■ **Recorded information**:

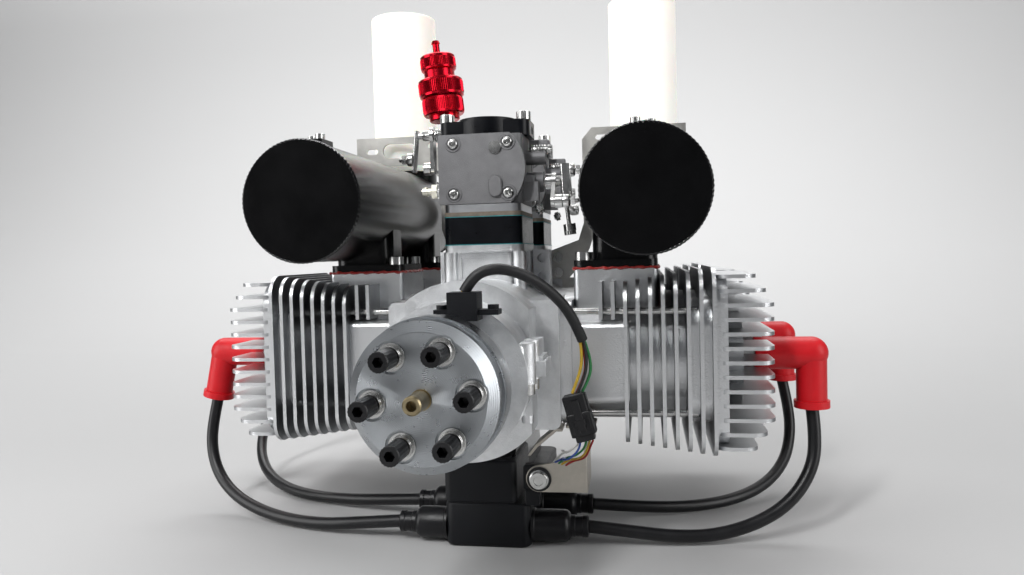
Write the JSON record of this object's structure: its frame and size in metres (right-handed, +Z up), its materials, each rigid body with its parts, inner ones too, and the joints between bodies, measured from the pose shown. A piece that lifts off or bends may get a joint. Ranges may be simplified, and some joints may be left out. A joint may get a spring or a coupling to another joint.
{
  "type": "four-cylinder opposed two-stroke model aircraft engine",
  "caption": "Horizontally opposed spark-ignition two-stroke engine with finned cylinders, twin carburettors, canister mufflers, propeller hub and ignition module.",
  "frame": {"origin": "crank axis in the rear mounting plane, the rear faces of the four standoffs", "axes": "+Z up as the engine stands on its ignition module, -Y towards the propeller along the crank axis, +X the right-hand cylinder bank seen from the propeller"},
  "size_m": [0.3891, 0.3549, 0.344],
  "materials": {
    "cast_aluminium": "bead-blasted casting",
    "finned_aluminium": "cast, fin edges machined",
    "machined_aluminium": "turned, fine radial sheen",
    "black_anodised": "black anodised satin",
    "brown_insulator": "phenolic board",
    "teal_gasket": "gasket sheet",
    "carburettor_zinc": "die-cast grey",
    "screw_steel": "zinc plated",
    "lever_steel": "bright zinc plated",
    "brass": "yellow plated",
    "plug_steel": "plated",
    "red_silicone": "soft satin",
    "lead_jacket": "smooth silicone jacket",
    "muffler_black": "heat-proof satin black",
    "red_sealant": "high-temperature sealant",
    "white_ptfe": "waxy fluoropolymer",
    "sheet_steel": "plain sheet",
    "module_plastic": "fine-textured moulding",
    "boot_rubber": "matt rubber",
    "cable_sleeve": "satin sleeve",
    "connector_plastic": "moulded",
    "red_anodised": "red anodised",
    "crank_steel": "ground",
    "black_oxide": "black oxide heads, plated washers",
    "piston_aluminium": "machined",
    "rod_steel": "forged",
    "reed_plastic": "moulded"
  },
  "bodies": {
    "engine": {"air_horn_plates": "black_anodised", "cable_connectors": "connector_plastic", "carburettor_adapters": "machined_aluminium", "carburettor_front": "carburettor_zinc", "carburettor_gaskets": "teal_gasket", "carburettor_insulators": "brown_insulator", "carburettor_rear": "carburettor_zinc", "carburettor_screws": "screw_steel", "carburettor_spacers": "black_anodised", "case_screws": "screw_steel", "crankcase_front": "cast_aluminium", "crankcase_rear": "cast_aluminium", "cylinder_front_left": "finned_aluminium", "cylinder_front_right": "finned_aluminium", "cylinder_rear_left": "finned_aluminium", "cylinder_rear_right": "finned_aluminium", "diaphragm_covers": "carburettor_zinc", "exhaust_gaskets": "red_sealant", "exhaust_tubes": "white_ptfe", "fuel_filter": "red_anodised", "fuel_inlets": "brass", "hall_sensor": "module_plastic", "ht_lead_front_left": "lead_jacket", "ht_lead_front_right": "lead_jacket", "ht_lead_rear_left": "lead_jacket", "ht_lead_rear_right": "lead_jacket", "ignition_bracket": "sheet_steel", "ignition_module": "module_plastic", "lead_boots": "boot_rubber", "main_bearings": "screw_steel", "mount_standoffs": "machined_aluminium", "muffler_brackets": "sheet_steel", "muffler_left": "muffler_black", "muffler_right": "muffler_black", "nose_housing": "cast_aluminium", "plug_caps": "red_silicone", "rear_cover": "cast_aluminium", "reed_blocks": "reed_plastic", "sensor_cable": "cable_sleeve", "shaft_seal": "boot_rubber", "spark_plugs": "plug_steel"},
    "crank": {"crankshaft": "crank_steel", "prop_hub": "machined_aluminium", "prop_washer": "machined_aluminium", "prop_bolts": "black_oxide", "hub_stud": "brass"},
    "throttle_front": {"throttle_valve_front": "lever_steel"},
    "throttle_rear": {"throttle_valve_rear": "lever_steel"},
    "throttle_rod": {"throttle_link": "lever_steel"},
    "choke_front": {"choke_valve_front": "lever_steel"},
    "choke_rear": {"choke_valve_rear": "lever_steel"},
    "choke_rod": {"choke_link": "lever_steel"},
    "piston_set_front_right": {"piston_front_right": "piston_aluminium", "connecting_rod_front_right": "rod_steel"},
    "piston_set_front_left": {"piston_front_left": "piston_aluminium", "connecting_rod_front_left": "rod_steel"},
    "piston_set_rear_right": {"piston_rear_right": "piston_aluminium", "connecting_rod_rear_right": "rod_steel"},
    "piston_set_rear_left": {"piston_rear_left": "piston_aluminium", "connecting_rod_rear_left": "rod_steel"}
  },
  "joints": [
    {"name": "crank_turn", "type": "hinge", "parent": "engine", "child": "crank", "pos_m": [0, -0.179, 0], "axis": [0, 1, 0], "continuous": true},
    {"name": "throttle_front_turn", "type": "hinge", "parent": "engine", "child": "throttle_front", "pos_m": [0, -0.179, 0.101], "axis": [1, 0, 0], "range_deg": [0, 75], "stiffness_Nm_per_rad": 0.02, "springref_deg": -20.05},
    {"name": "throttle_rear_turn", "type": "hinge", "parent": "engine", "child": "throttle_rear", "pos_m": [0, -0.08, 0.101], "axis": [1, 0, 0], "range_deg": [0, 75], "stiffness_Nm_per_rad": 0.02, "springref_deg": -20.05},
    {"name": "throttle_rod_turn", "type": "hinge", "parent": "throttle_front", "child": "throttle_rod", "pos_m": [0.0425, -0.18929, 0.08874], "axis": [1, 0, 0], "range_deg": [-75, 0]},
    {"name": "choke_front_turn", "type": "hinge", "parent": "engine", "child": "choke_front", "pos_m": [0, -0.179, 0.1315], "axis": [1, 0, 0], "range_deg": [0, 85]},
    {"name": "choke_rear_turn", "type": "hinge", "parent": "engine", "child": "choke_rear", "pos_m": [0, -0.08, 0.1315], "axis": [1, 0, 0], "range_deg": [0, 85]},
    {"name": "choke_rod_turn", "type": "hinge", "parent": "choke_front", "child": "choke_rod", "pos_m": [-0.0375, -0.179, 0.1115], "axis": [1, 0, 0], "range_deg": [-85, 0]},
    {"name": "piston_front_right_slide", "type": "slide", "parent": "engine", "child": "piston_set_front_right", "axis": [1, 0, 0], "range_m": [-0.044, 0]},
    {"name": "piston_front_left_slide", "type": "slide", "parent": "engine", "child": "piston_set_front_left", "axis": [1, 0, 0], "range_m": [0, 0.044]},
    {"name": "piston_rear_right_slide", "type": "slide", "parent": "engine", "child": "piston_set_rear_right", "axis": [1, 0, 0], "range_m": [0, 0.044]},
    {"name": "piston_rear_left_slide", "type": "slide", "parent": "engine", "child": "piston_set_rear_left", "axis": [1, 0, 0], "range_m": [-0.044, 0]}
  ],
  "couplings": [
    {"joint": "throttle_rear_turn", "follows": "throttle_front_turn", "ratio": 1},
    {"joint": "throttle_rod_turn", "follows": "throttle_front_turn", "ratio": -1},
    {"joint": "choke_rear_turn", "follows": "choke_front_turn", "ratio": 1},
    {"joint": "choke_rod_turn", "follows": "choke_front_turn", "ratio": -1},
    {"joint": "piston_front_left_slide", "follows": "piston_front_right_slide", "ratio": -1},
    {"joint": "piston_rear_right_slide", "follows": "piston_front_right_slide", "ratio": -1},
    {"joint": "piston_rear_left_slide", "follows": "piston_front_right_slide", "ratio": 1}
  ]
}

■ **What is needed**:
Write out the data exactly as it stands.

■ **Result of the exercise**:
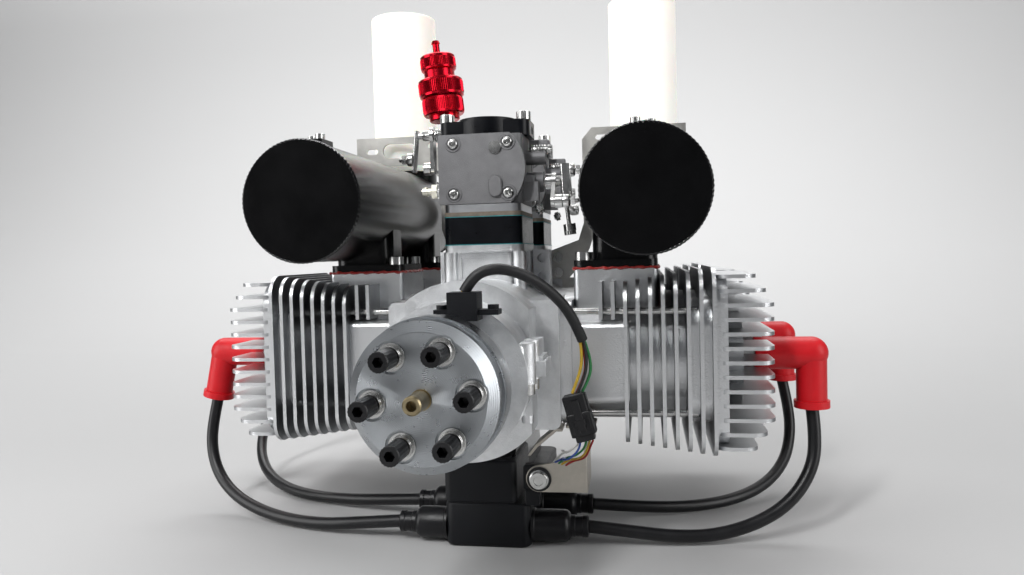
Write the JSON record of this object's structure: its frame and size in metres (right-handed, +Z up), its materials, each rigid body with its parts, inner ones too, and the joints between bodies, measured from the pose shown. A piece that lifts off or bends may get a joint. Ranges may be simplified, and some joints may be left out. A joint may get a spring or a coupling to another joint.
{
  "type": "four-cylinder opposed two-stroke model aircraft engine",
  "caption": "Horizontally opposed spark-ignition two-stroke engine with finned cylinders, twin carburettors, canister mufflers, propeller hub and ignition module.",
  "frame": {"origin": "crank axis in the rear mounting plane, the rear faces of the four standoffs", "axes": "+Z up as the engine stands on its ignition module, -Y towards the propeller along the crank axis, +X the right-hand cylinder bank seen from the propeller"},
  "size_m": [0.3891, 0.3549, 0.344],
  "materials": {
    "cast_aluminium": "bead-blasted casting",
    "finned_aluminium": "cast, fin edges machined",
    "machined_aluminium": "turned, fine radial sheen",
    "black_anodised": "black anodised satin",
    "brown_insulator": "phenolic board",
    "teal_gasket": "gasket sheet",
    "carburettor_zinc": "die-cast grey",
    "screw_steel": "zinc plated",
    "lever_steel": "bright zinc plated",
    "brass": "yellow plated",
    "plug_steel": "plated",
    "red_silicone": "soft satin",
    "lead_jacket": "smooth silicone jacket",
    "muffler_black": "heat-proof satin black",
    "red_sealant": "high-temperature sealant",
    "white_ptfe": "waxy fluoropolymer",
    "sheet_steel": "plain sheet",
    "module_plastic": "fine-textured moulding",
    "boot_rubber": "matt rubber",
    "cable_sleeve": "satin sleeve",
    "connector_plastic": "moulded",
    "red_anodised": "red anodised",
    "crank_steel": "ground",
    "black_oxide": "black oxide heads, plated washers",
    "piston_aluminium": "machined",
    "rod_steel": "forged",
    "reed_plastic": "moulded"
  },
  "bodies": {
    "engine": {"air_horn_plates": "black_anodised", "cable_connectors": "connector_plastic", "carburettor_adapters": "machined_aluminium", "carburettor_front": "carburettor_zinc", "carburettor_gaskets": "teal_gasket", "carburettor_insulators": "brown_insulator", "carburettor_rear": "carburettor_zinc", "carburettor_screws": "screw_steel", "carburettor_spacers": "black_anodised", "case_screws": "screw_steel", "crankcase_front": "cast_aluminium", "crankcase_rear": "cast_aluminium", "cylinder_front_left": "finned_aluminium", "cylinder_front_right": "finned_aluminium", "cylinder_rear_left": "finned_aluminium", "cylinder_rear_right": "finned_aluminium", "diaphragm_covers": "carburettor_zinc", "exhaust_gaskets": "red_sealant", "exhaust_tubes": "white_ptfe", "fuel_filter": "red_anodised", "fuel_inlets": "brass", "hall_sensor": "module_plastic", "ht_lead_front_left": "lead_jacket", "ht_lead_front_right": "lead_jacket", "ht_lead_rear_left": "lead_jacket", "ht_lead_rear_right": "lead_jacket", "ignition_bracket": "sheet_steel", "ignition_module": "module_plastic", "lead_boots": "boot_rubber", "main_bearings": "screw_steel", "mount_standoffs": "machined_aluminium", "muffler_brackets": "sheet_steel", "muffler_left": "muffler_black", "muffler_right": "muffler_black", "nose_housing": "cast_aluminium", "plug_caps": "red_silicone", "rear_cover": "cast_aluminium", "reed_blocks": "reed_plastic", "sensor_cable": "cable_sleeve", "shaft_seal": "boot_rubber", "spark_plugs": "plug_steel"},
    "crank": {"crankshaft": "crank_steel", "prop_hub": "machined_aluminium", "prop_washer": "machined_aluminium", "prop_bolts": "black_oxide", "hub_stud": "brass"},
    "throttle_front": {"throttle_valve_front": "lever_steel"},
    "throttle_rear": {"throttle_valve_rear": "lever_steel"},
    "throttle_rod": {"throttle_link": "lever_steel"},
    "choke_front": {"choke_valve_front": "lever_steel"},
    "choke_rear": {"choke_valve_rear": "lever_steel"},
    "choke_rod": {"choke_link": "lever_steel"},
    "piston_set_front_right": {"piston_front_right": "piston_aluminium", "connecting_rod_front_right": "rod_steel"},
    "piston_set_front_left": {"piston_front_left": "piston_aluminium", "connecting_rod_front_left": "rod_steel"},
    "piston_set_rear_right": {"piston_rear_right": "piston_aluminium", "connecting_rod_rear_right": "rod_steel"},
    "piston_set_rear_left": {"piston_rear_left": "piston_aluminium", "connecting_rod_rear_left": "rod_steel"}
  },
  "joints": [
    {"name": "crank_turn", "type": "hinge", "parent": "engine", "child": "crank", "pos_m": [0, -0.179, 0], "axis": [0, 1, 0], "continuous": true},
    {"name": "throttle_front_turn", "type": "hinge", "parent": "engine", "child": "throttle_front", "pos_m": [0, -0.179, 0.101], "axis": [1, 0, 0], "range_deg": [0, 75], "stiffness_Nm_per_rad": 0.02, "springref_deg": -20.05},
    {"name": "throttle_rear_turn", "type": "hinge", "parent": "engine", "child": "throttle_rear", "pos_m": [0, -0.08, 0.101], "axis": [1, 0, 0], "range_deg": [0, 75], "stiffness_Nm_per_rad": 0.02, "springref_deg": -20.05},
    {"name": "throttle_rod_turn", "type": "hinge", "parent": "throttle_front", "child": "throttle_rod", "pos_m": [0.0425, -0.18929, 0.08874], "axis": [1, 0, 0], "range_deg": [-75, 0]},
    {"name": "choke_front_turn", "type": "hinge", "parent": "engine", "child": "choke_front", "pos_m": [0, -0.179, 0.1315], "axis": [1, 0, 0], "range_deg": [0, 85]},
    {"name": "choke_rear_turn", "type": "hinge", "parent": "engine", "child": "choke_rear", "pos_m": [0, -0.08, 0.1315], "axis": [1, 0, 0], "range_deg": [0, 85]},
    {"name": "choke_rod_turn", "type": "hinge", "parent": "choke_front", "child": "choke_rod", "pos_m": [-0.0375, -0.179, 0.1115], "axis": [1, 0, 0], "range_deg": [-85, 0]},
    {"name": "piston_front_right_slide", "type": "slide", "parent": "engine", "child": "piston_set_front_right", "axis": [1, 0, 0], "range_m": [-0.044, 0]},
    {"name": "piston_front_left_slide", "type": "slide", "parent": "engine", "child": "piston_set_front_left", "axis": [1, 0, 0], "range_m": [0, 0.044]},
    {"name": "piston_rear_right_slide", "type": "slide", "parent": "engine", "child": "piston_set_rear_right", "axis": [1, 0, 0], "range_m": [0, 0.044]},
    {"name": "piston_rear_left_slide", "type": "slide", "parent": "engine", "child": "piston_set_rear_left", "axis": [1, 0, 0], "range_m": [-0.044, 0]}
  ],
  "couplings": [
    {"joint": "throttle_rear_turn", "follows": "throttle_front_turn", "ratio": 1},
    {"joint": "throttle_rod_turn", "follows": "throttle_front_turn", "ratio": -1},
    {"joint": "choke_rear_turn", "follows": "choke_front_turn", "ratio": 1},
    {"joint": "choke_rod_turn", "follows": "choke_front_turn", "ratio": -1},
    {"joint": "piston_front_left_slide", "follows": "piston_front_right_slide", "ratio": -1},
    {"joint": "piston_rear_right_slide", "follows": "piston_front_right_slide", "ratio": -1},
    {"joint": "piston_rear_left_slide", "follows": "piston_front_right_slide", "ratio": 1}
  ]
}